For her, the significant number of babies with malnutrition, especially among indigenous and quilombola communities (communities of descendants of slaves who escaped slavery and formed settlements, known as quilombos), is concerning. “The last major national epidemiological study was conducted in 2019, before the pandemic. And it showed that chronic malnutrition in babies up to two years old was increasing. This is a reflection of dismantling policies, but we also need to be vigilant about this form of malnutrition, which declined in the 1980s but has not yet been eradicated”.
Innovative Methodology
Maria Paula Albuquerque was a medical student when she met Professor Ana Lydia Sawaya. A paediatrician and nutritionist, she began working at CREN during her residency. Since then, she has dedicated more than 20 years to the organization. I ask her: what makes CREN such an innovative organization? “Research is important, of course. But we never lose touch with the field, so as not to be disconnected from reality. Reality is the mistress of all things”, she defends.
It is the Unidades Básicas de Saúde (UBS) (‘Primary Healthcare Units’) that refer children for nutritional care. CREN receives referrals from all six health coordination offices in the municipality of São Paulo. “But we don’t wait for the UBS to send the children; we go in search of them through the mobile CREN, which conducts active searches and contacts community leaders”, she warns.
“This is a characteristic of CREN: this persistent focus on reality. We have noticed that the educational profile of mothers, for example, has improved significantly. But why are malnutrition rates still significant? There has been a change in family dynamics, in the mental health of caregivers. What does that caregiver do when they are not well enough to provide care? Especially in early childhood? So that’s one point”, she explains.

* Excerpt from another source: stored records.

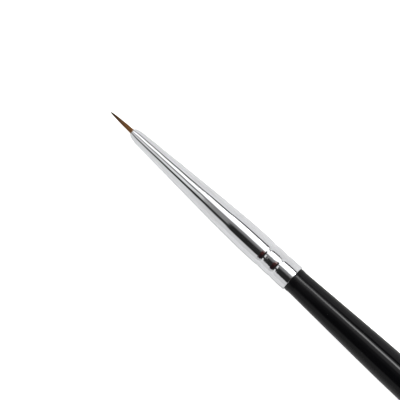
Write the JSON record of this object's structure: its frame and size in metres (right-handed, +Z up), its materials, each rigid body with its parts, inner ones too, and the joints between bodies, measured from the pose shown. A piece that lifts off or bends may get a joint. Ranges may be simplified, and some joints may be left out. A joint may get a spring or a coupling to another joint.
{
  "type": "fine detail brush",
  "caption": "Slim paint brush with a needle-pointed hair tuft, a long tapered crimped metal ferrule and a lacquered wooden handle that swells and thins to its tail.",
  "frame": {"origin": "on the surface the brush lies on, under the middle of its length", "axes": "+X along the brush from the hair tip to the tail end, +Z up as it lies on its belly, +Y across it"},
  "size_m": [0.18, 0.0066, 0.0065],
  "materials": {
    "hair": "satin",
    "thread": "matte",
    "epoxy": "gloss",
    "plated_metal": "polished",
    "white_glue": "satin",
    "black_lacquer": "gloss"
  },
  "bodies": {
    "root": {"hair_tuft": "hair", "root_binding": "thread", "hair_glue_plug": "epoxy", "ferrule": "plated_metal", "tenon_glue": "white_glue", "handle": "black_lacquer"}
  },
  "joints": []
}
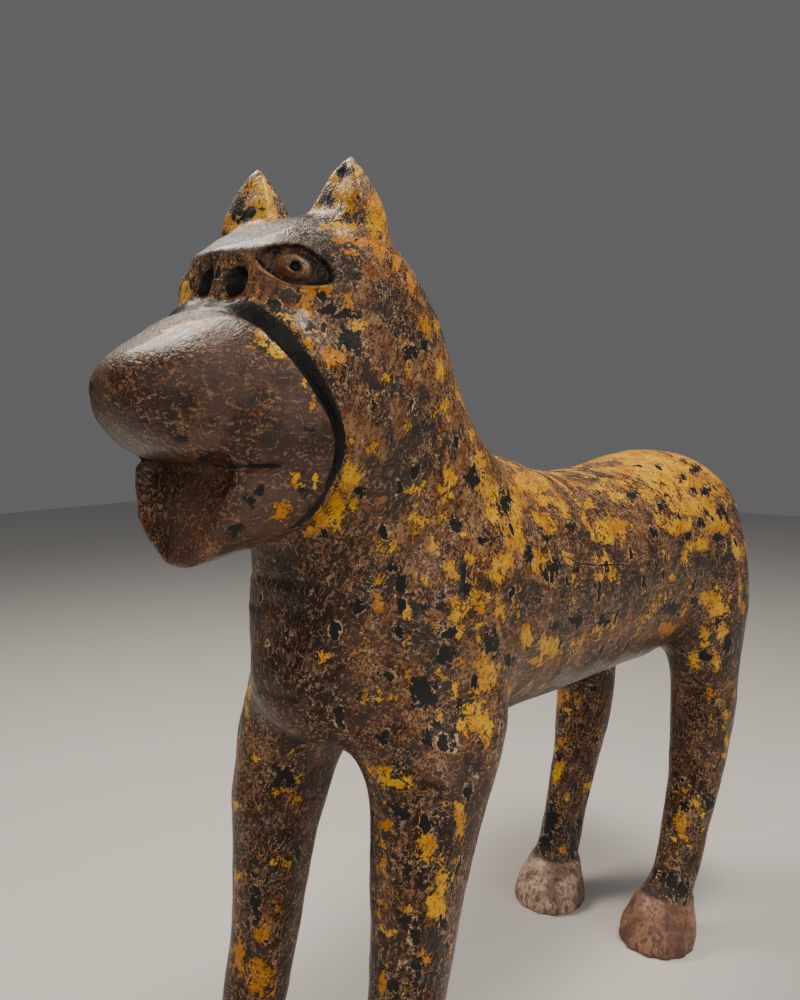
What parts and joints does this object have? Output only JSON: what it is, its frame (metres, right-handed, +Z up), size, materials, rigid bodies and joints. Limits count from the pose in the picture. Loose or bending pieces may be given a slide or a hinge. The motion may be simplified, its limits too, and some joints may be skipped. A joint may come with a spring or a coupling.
{
  "type": "wooden leopard statue",
  "caption": "Standing leopard carved in solid wood and painted, with a long muzzle, a hanging open jaw, upright ears and fluted hoof-like feet; it stands on its own feet.",
  "frame": {"origin": "on the ground under the middle of the figure's bounding box", "axes": "+Z up, -Y the way the head looks, +X the figure's left side"},
  "size_m": [0.311, 1.1717, 1.0234],
  "materials": {
    "painted_wood": "thick worn paint in ochre yellow, black and grey-brown under an uneven glossy varnish"
  },
  "bodies": {
    "root": {"leopard": "painted_wood"}
  },
  "joints": []
}
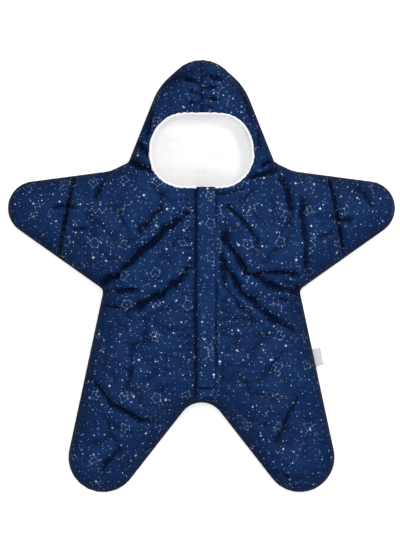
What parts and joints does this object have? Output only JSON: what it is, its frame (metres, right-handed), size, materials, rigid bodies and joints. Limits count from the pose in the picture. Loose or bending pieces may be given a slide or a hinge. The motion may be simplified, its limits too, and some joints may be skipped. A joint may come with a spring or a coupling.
{
  "type": "baby sleeping bag",
  "caption": "Padded star-shaped wearable baby sleeping bag with a hood, closed sleeves with fold-back hand covers, closed legs and a zipped front under a flap.",
  "frame": {"origin": "on the rest face, under the centre of the bag's outline", "axes": "+Z out of the chest, +Y towards the hood, +X towards the wearer's left"},
  "size_m": [0.691, 0.7707, 0.0712],
  "materials": {
    "printed_cotton": "matte",
    "white_cotton": "matte",
    "wadding": "matte",
    "binding": "matte",
    "zip_tape": "matte",
    "zip_teeth": "satin",
    "zip_metal": "satin",
    "woven_label": "satin",
    "elastic": "matte"
  },
  "bodies": {
    "torso": {"back_outer": "printed_cotton", "front_side_left_outer": "printed_cotton", "front_side_right_outer": "printed_cotton", "body_wadding": "wadding", "body_lining": "white_cotton", "placket_tail": "printed_cotton", "zip_bottom_stop": "zip_metal"},
    "hood": {"hood_front_left_outer": "printed_cotton", "hood_front_right_outer": "printed_cotton", "hood_back_outer": "printed_cotton", "hood_wadding": "wadding", "hood_lining": "white_cotton", "face_binding": "binding"},
    "sleeve_left": {"sleeve_front_left_outer": "printed_cotton", "sleeve_back_left_outer": "printed_cotton", "sleeve_left_wadding": "wadding", "sleeve_left_lining": "white_cotton"},
    "hand_cover_left": {"hand_cover_left_outer": "printed_cotton", "hand_cover_left_wadding": "wadding", "hand_cover_left_lining": "white_cotton", "hand_elastic_left": "elastic"},
    "leg_left": {"leg_front_left_outer": "printed_cotton", "leg_back_left_outer": "printed_cotton", "leg_left_wadding": "wadding", "leg_left_lining": "white_cotton"},
    "front_left": {"front_left_outer": "printed_cotton", "front_left_wadding": "wadding", "front_left_lining": "white_cotton", "neck_binding_left": "binding", "zip_tape_left": "zip_tape", "zip_teeth_left": "zip_teeth", "zip_top_stop_left": "zip_metal"},
    "sleeve_right": {"sleeve_front_right_outer": "printed_cotton", "sleeve_back_right_outer": "printed_cotton", "sleeve_right_wadding": "wadding", "sleeve_right_lining": "white_cotton"},
    "hand_cover_right": {"hand_cover_right_outer": "printed_cotton", "hand_cover_right_wadding": "wadding", "hand_cover_right_lining": "white_cotton", "hand_elastic_right": "elastic"},
    "leg_right": {"leg_front_right_outer": "printed_cotton", "leg_back_right_outer": "printed_cotton", "leg_right_wadding": "wadding", "leg_right_lining": "white_cotton"},
    "front_right": {"front_right_outer": "printed_cotton", "front_right_wadding": "wadding", "front_right_lining": "white_cotton", "neck_binding_right": "binding", "zip_tape_right": "zip_tape", "zip_teeth_right": "zip_teeth", "zip_top_stop_right": "zip_metal"},
    "flap": {"placket_flap": "printed_cotton"},
    "slider": {"zip_slider": "zip_metal"},
    "puller": {"zip_puller": "zip_metal"},
    "label": {"side_label": "woven_label"}
  },
  "joints": [
    {"name": "hood_fold", "type": "hinge", "parent": "torso", "child": "hood", "pos_m": [0, 0.185, 0.066], "axis": [1, 0, 0], "range_deg": [0, 75]},
    {"name": "sleeve_left_lift", "type": "hinge", "parent": "torso", "child": "sleeve_left", "pos_m": [0.1305, 0.203, 0.066], "axis": [0.192, -0.9814, 0], "range_deg": [0, 75]},
    {"name": "sleeve_right_lift", "type": "hinge", "parent": "torso", "child": "sleeve_right", "pos_m": [-0.1305, 0.203, 0.066], "axis": [0.192, 0.9814, 0], "range_deg": [0, 75]},
    {"name": "hand_cover_left_open", "type": "hinge", "parent": "sleeve_left", "child": "hand_cover_left", "pos_m": [0.34795, 0.13128, 0.016], "axis": [-0.1909, 0.9816, 0], "range_deg": [0, 30]},
    {"name": "hand_cover_right_open", "type": "hinge", "parent": "sleeve_right", "child": "hand_cover_right", "pos_m": [-0.34795, 0.13128, 0.016], "axis": [-0.1909, -0.9816, 0], "range_deg": [0, 30]},
    {"name": "leg_left_lift", "type": "hinge", "parent": "torso", "child": "leg_left", "pos_m": [0, -0.226, 0.066], "axis": [-0.9673, -0.2536, 0], "range_deg": [0, 75]},
    {"name": "leg_right_lift", "type": "hinge", "parent": "torso", "child": "leg_right", "pos_m": [0, -0.226, 0.066], "axis": [-0.9673, 0.2536, 0], "range_deg": [0, 75]},
    {"name": "front_left_open", "type": "hinge", "parent": "torso", "child": "front_left", "pos_m": [0.083, 0.185, 0.066], "axis": [0.1534, 0.9882, 0], "range_deg": [0, 140]},
    {"name": "front_right_open", "type": "hinge", "parent": "torso", "child": "front_right", "pos_m": [-0.083, 0.185, 0.066], "axis": [0.1534, -0.9882, 0], "range_deg": [0, 140]},
    {"name": "flap_turn_back", "type": "hinge", "parent": "front_right", "child": "flap", "pos_m": [-0.009, 0, 0.0712], "axis": [0, 1, 0], "range_deg": [-150, 0]},
    {"name": "zip_slide", "type": "slide", "parent": "front_left", "child": "slider", "axis": [0, -1, 0], "range_m": [0, 0.3284]},
    {"name": "puller_swing", "type": "hinge", "parent": "slider", "child": "puller", "pos_m": [0, 0.144, 0.066], "axis": [0, 0, 1], "range_deg": [-95, 75]},
    {"name": "label_flip", "type": "hinge", "parent": "torso", "child": "label", "pos_m": [0.20111, -0.146, 0.016], "axis": [0.2101, -0.9777, 0], "range_deg": [-60, 60]}
  ],
  "couplings": [
    {"joint": "front_right_open", "follows": "front_left_open", "ratio": 1}
  ]
}
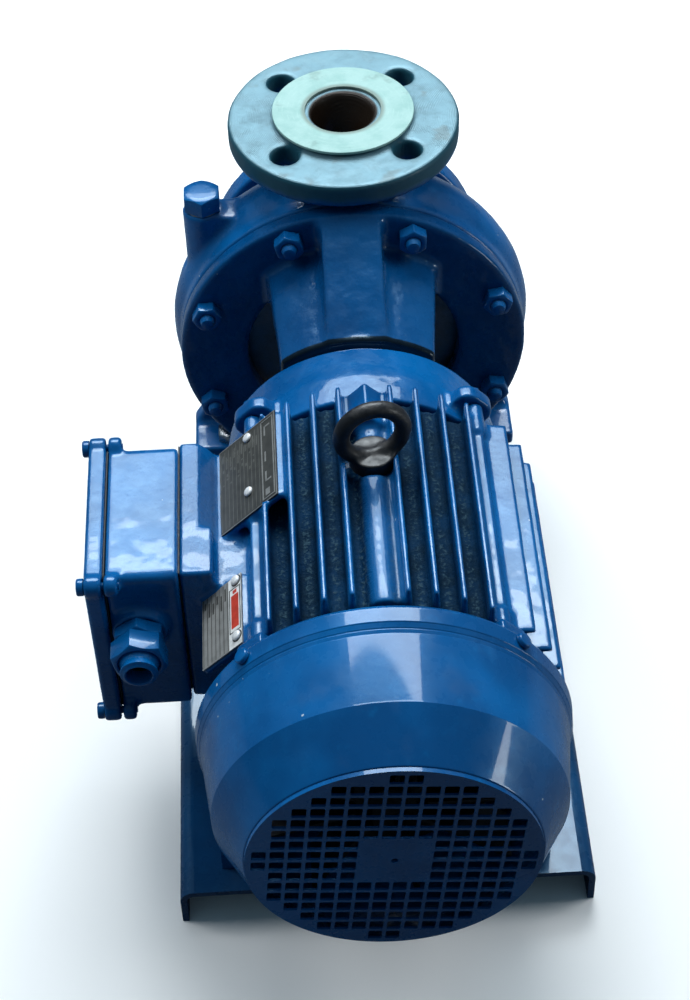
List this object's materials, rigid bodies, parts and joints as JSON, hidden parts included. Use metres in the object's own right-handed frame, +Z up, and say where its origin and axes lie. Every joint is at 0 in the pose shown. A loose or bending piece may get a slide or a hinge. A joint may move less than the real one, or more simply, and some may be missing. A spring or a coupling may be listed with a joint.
{
  "type": "centrifugal water pump",
  "caption": "Close-coupled end suction water pump: volute casing with top discharge flange, open lantern, finned motor with terminal box and fan cowl, on a folded base.",
  "frame": {"origin": "centre of the suction flange face, on the shaft axis", "axes": "+Y out of the suction flange along the shaft, +Z up out of the discharge flange, +X to the right seen from the fan cowl"},
  "size_m": [0.2945, 0.555, 0.297],
  "materials": {
    "blue_cast": "gloss enamel over cast iron",
    "blue_sheet": "gloss enamel over sheet steel",
    "blue_fasteners": "gloss enamel over steel",
    "green_fibre": "matt compressed fibre",
    "fibre": "matt compressed fibre",
    "grey_iron": "machined",
    "bronze": "cast and machined",
    "brass": "machined",
    "steel": "machined",
    "black_steel": "black forged",
    "ceramic": "lapped",
    "carbon": "lapped carbon",
    "rubber": "matt",
    "lamination": "stacked sheet",
    "copper": "varnished wire",
    "black_plastic": "moulded",
    "plate": "etched",
    "aluminium": "plain"
  },
  "bodies": {
    "housing": {"volute_casing": "blue_cast", "casing_wear_ring": "bronze", "casing_gasket": "fibre", "seal_cover": "grey_iron", "pump_lantern": "blue_cast", "casing_studs": "blue_fasteners", "casing_nuts": "blue_fasteners", "discharge_gasket": "green_fibre", "filler_seal": "fibre", "filler_plug": "blue_fasteners", "drain_plug": "blue_fasteners", "pump_foot_bolts": "steel", "seal_seat": "ceramic", "bearing_outer_rings": "steel", "bearing_wave_washer": "steel", "drive_end_shield": "blue_cast", "lantern_screws": "blue_fasteners", "shaft_lip_seal": "rubber", "motor_frame": "blue_cast", "stator_core": "lamination", "stator_windings": "copper", "rear_end_shield": "blue_cast", "end_shield_screws": "blue_fasteners", "fan_cowl": "blue_sheet", "cowl_screws": "blue_fasteners", "eye_bolt": "black_steel", "pedestal_gasket": "rubber", "terminal_box": "blue_cast", "cover_gasket": "rubber", "terminal_box_cover": "blue_cast", "cover_screws": "blue_fasteners", "terminal_board": "black_plastic", "terminal_studs": "brass", "cable_gland": "blue_fasteners", "gland_seal": "rubber", "gland_nut": "blue_fasteners", "motor_nameplate": "plate", "pump_nameplate": "plate", "nameplate_rivets": "aluminium", "packing_bars": "blue_sheet", "motor_foot_bolts": "steel", "base_frame": "blue_sheet"},
    "rotor": {"impeller": "bronze", "impeller_key": "steel", "impeller_nut": "steel", "seal_ring": "carbon", "seal_spring": "steel", "stub_shaft": "steel", "stub_grub_screws": "steel", "shaft_key": "steel", "water_thrower": "rubber", "motor_shaft": "steel", "rotor_core": "lamination", "bearing_inner_rings": "steel", "cooling_fan": "black_plastic", "fan_circlip": "steel"},
    "front_balls": {"front_bearing_balls": "steel", "front_ball_cage": "brass"},
    "rear_balls": {"rear_bearing_balls": "steel", "rear_ball_cage": "brass"}
  },
  "joints": [
    {"name": "shaft_spin", "type": "hinge", "parent": "housing", "child": "rotor", "pos_m": [0, 0, 0], "axis": [0, 1, 0], "continuous": true},
    {"name": "front_cage_spin", "type": "hinge", "parent": "housing", "child": "front_balls", "pos_m": [0, -0.222, 0], "axis": [0, 1, 0], "continuous": true},
    {"name": "rear_cage_spin", "type": "hinge", "parent": "housing", "child": "rear_balls", "pos_m": [0, -0.422, 0], "axis": [0, 1, 0], "continuous": true}
  ],
  "couplings": [
    {"joint": "front_cage_spin", "follows": "shaft_spin", "ratio": 0.3967},
    {"joint": "rear_cage_spin", "follows": "shaft_spin", "ratio": 0.3967}
  ]
}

“The second point is to consider malnutrition as a systemic problem. Many times, attempts have been made to combat malnutrition with programs like Leve Leite, lectures on breastfeeding and child feeding. But it’s not that simple. It’s a complex, systemic problem. That’s why here we tackle malnutrition from the perspective of holistic development”, she concludes.
Do you want to support this cause?
CREN acts through agreements with the city hall, public calls for proposals, partnerships with companies and institutes, as well as parliamentary amendments. The centre also encourages donations from individuals, through the website and the Nota Fiscal Paulista (‘Paulista Fiscal Receipt’). “This unrestricted funding is important for addressing aspects that are not covered by agreements”, Albuquerque adds.